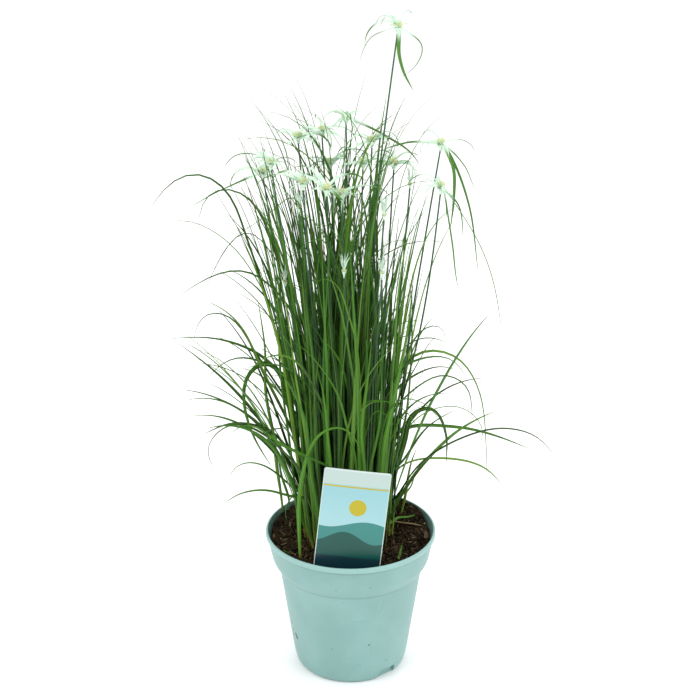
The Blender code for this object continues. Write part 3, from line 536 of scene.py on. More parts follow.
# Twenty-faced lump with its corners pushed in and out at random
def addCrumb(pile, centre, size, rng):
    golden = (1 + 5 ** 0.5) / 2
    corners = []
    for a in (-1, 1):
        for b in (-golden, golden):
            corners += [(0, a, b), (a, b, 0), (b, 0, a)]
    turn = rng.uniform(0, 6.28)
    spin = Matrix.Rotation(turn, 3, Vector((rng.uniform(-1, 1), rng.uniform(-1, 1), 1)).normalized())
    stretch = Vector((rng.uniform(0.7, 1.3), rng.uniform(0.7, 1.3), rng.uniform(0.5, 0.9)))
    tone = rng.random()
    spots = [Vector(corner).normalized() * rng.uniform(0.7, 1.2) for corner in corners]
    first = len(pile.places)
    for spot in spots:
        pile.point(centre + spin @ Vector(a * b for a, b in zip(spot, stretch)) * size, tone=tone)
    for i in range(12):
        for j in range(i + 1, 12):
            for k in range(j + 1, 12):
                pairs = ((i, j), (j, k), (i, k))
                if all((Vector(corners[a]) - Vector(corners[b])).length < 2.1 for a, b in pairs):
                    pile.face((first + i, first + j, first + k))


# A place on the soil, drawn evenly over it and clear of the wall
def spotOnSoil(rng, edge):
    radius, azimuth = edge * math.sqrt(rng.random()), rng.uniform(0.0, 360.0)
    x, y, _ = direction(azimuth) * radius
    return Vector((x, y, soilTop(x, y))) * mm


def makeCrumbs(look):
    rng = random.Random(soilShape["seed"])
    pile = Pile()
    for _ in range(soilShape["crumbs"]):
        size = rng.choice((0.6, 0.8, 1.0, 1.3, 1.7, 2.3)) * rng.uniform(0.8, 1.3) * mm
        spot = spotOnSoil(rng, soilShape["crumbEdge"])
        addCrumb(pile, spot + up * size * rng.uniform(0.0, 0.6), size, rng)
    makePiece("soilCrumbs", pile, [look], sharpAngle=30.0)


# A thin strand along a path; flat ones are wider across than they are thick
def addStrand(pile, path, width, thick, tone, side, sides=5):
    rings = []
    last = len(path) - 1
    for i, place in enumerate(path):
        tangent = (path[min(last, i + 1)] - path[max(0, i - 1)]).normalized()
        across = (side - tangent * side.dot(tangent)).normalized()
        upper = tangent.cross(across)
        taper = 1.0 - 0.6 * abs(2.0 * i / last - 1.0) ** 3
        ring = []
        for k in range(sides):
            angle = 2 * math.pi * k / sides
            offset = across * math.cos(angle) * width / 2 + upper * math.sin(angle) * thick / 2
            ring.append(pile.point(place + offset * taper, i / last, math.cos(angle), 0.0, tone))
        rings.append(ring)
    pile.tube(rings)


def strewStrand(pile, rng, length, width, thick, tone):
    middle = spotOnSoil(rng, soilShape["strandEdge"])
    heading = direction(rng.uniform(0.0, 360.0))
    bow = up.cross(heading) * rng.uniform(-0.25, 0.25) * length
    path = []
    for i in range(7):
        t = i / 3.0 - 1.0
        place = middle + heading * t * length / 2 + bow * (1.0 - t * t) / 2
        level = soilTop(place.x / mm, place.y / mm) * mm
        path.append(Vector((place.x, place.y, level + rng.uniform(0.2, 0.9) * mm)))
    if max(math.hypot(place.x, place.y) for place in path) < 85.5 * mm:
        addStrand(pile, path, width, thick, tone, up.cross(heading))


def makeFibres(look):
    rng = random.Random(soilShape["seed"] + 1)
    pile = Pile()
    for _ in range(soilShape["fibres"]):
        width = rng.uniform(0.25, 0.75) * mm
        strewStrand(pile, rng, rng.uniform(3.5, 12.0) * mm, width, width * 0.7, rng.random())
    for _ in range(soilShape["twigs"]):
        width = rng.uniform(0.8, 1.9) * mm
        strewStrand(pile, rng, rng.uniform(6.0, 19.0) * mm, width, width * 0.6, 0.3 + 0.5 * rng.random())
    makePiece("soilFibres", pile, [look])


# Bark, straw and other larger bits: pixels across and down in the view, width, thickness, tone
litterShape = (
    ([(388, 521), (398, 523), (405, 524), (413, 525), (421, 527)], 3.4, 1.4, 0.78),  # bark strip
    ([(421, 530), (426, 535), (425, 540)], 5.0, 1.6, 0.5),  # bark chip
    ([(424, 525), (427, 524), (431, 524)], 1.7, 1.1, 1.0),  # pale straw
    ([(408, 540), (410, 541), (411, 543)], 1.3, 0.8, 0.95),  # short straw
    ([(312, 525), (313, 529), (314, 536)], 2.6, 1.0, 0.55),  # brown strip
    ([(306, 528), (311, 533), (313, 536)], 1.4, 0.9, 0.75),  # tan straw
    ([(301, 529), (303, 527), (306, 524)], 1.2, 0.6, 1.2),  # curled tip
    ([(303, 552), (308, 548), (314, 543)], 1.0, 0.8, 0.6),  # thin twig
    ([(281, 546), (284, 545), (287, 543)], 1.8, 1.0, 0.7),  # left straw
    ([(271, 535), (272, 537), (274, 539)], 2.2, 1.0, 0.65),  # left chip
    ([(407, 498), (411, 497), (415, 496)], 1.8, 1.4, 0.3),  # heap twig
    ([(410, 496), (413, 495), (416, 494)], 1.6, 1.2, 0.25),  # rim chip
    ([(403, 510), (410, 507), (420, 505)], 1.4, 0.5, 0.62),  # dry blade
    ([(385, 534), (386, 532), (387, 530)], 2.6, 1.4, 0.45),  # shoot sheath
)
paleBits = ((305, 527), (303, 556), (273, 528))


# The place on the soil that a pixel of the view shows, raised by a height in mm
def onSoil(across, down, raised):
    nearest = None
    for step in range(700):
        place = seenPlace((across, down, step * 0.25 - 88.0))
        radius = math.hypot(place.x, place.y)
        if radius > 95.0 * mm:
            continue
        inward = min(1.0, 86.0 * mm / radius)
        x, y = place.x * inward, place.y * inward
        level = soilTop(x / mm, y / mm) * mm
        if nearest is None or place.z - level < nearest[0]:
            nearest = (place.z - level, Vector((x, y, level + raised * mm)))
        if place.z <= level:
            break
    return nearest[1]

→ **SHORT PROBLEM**
Go through the listing above and restate it word for word.

→ **COMPLETE ANSWER**
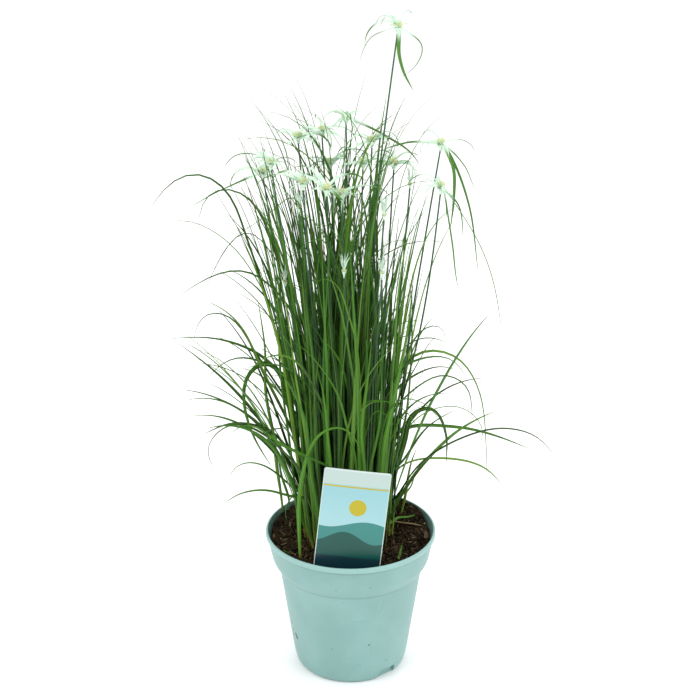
The Blender code for this object continues. Write part 3, from line 536 of scene.py on. More parts follow.
# Twenty-faced lump with its corners pushed in and out at random
def addCrumb(pile, centre, size, rng):
    golden = (1 + 5 ** 0.5) / 2
    corners = []
    for a in (-1, 1):
        for b in (-golden, golden):
            corners += [(0, a, b), (a, b, 0), (b, 0, a)]
    turn = rng.uniform(0, 6.28)
    spin = Matrix.Rotation(turn, 3, Vector((rng.uniform(-1, 1), rng.uniform(-1, 1), 1)).normalized())
    stretch = Vector((rng.uniform(0.7, 1.3), rng.uniform(0.7, 1.3), rng.uniform(0.5, 0.9)))
    tone = rng.random()
    spots = [Vector(corner).normalized() * rng.uniform(0.7, 1.2) for corner in corners]
    first = len(pile.places)
    for spot in spots:
        pile.point(centre + spin @ Vector(a * b for a, b in zip(spot, stretch)) * size, tone=tone)
    for i in range(12):
        for j in range(i + 1, 12):
            for k in range(j + 1, 12):
                pairs = ((i, j), (j, k), (i, k))
                if all((Vector(corners[a]) - Vector(corners[b])).length < 2.1 for a, b in pairs):
                    pile.face((first + i, first + j, first + k))


# A place on the soil, drawn evenly over it and clear of the wall
def spotOnSoil(rng, edge):
    radius, azimuth = edge * math.sqrt(rng.random()), rng.uniform(0.0, 360.0)
    x, y, _ = direction(azimuth) * radius
    return Vector((x, y, soilTop(x, y))) * mm


def makeCrumbs(look):
    rng = random.Random(soilShape["seed"])
    pile = Pile()
    for _ in range(soilShape["crumbs"]):
        size = rng.choice((0.6, 0.8, 1.0, 1.3, 1.7, 2.3)) * rng.uniform(0.8, 1.3) * mm
        spot = spotOnSoil(rng, soilShape["crumbEdge"])
        addCrumb(pile, spot + up * size * rng.uniform(0.0, 0.6), size, rng)
    makePiece("soilCrumbs", pile, [look], sharpAngle=30.0)


# A thin strand along a path; flat ones are wider across than they are thick
def addStrand(pile, path, width, thick, tone, side, sides=5):
    rings = []
    last = len(path) - 1
    for i, place in enumerate(path):
        tangent = (path[min(last, i + 1)] - path[max(0, i - 1)]).normalized()
        across = (side - tangent * side.dot(tangent)).normalized()
        upper = tangent.cross(across)
        taper = 1.0 - 0.6 * abs(2.0 * i / last - 1.0) ** 3
        ring = []
        for k in range(sides):
            angle = 2 * math.pi * k / sides
            offset = across * math.cos(angle) * width / 2 + upper * math.sin(angle) * thick / 2
            ring.append(pile.point(place + offset * taper, i / last, math.cos(angle), 0.0, tone))
        rings.append(ring)
    pile.tube(rings)


def strewStrand(pile, rng, length, width, thick, tone):
    middle = spotOnSoil(rng, soilShape["strandEdge"])
    heading = direction(rng.uniform(0.0, 360.0))
    bow = up.cross(heading) * rng.uniform(-0.25, 0.25) * length
    path = []
    for i in range(7):
        t = i / 3.0 - 1.0
        place = middle + heading * t * length / 2 + bow * (1.0 - t * t) / 2
        level = soilTop(place.x / mm, place.y / mm) * mm
        path.append(Vector((place.x, place.y, level + rng.uniform(0.2, 0.9) * mm)))
    if max(math.hypot(place.x, place.y) for place in path) < 85.5 * mm:
        addStrand(pile, path, width, thick, tone, up.cross(heading))


def makeFibres(look):
    rng = random.Random(soilShape["seed"] + 1)
    pile = Pile()
    for _ in range(soilShape["fibres"]):
        width = rng.uniform(0.25, 0.75) * mm
        strewStrand(pile, rng, rng.uniform(3.5, 12.0) * mm, width, width * 0.7, rng.random())
    for _ in range(soilShape["twigs"]):
        width = rng.uniform(0.8, 1.9) * mm
        strewStrand(pile, rng, rng.uniform(6.0, 19.0) * mm, width, width * 0.6, 0.3 + 0.5 * rng.random())
    makePiece("soilFibres", pile, [look])


# Bark, straw and other larger bits: pixels across and down in the view, width, thickness, tone
litterShape = (
    ([(388, 521), (398, 523), (405, 524), (413, 525), (421, 527)], 3.4, 1.4, 0.78),  # bark strip
    ([(421, 530), (426, 535), (425, 540)], 5.0, 1.6, 0.5),  # bark chip
    ([(424, 525), (427, 524), (431, 524)], 1.7, 1.1, 1.0),  # pale straw
    ([(408, 540), (410, 541), (411, 543)], 1.3, 0.8, 0.95),  # short straw
    ([(312, 525), (313, 529), (314, 536)], 2.6, 1.0, 0.55),  # brown strip
    ([(306, 528), (311, 533), (313, 536)], 1.4, 0.9, 0.75),  # tan straw
    ([(301, 529), (303, 527), (306, 524)], 1.2, 0.6, 1.2),  # curled tip
    ([(303, 552), (308, 548), (314, 543)], 1.0, 0.8, 0.6),  # thin twig
    ([(281, 546), (284, 545), (287, 543)], 1.8, 1.0, 0.7),  # left straw
    ([(271, 535), (272, 537), (274, 539)], 2.2, 1.0, 0.65),  # left chip
    ([(407, 498), (411, 497), (415, 496)], 1.8, 1.4, 0.3),  # heap twig
    ([(410, 496), (413, 495), (416, 494)], 1.6, 1.2, 0.25),  # rim chip
    ([(403, 510), (410, 507), (420, 505)], 1.4, 0.5, 0.62),  # dry blade
    ([(385, 534), (386, 532), (387, 530)], 2.6, 1.4, 0.45),  # shoot sheath
)
paleBits = ((305, 527), (303, 556), (273, 528))


# The place on the soil that a pixel of the view shows, raised by a height in mm
def onSoil(across, down, raised):
    nearest = None
    for step in range(700):
        place = seenPlace((across, down, step * 0.25 - 88.0))
        radius = math.hypot(place.x, place.y)
        if radius > 95.0 * mm:
            continue
        inward = min(1.0, 86.0 * mm / radius)
        x, y = place.x * inward, place.y * inward
        level = soilTop(x / mm, y / mm) * mm
        if nearest is None or place.z - level < nearest[0]:
            nearest = (place.z - level, Vector((x, y, level + raised * mm)))
        if place.z <= level:
            break
    return nearest[1]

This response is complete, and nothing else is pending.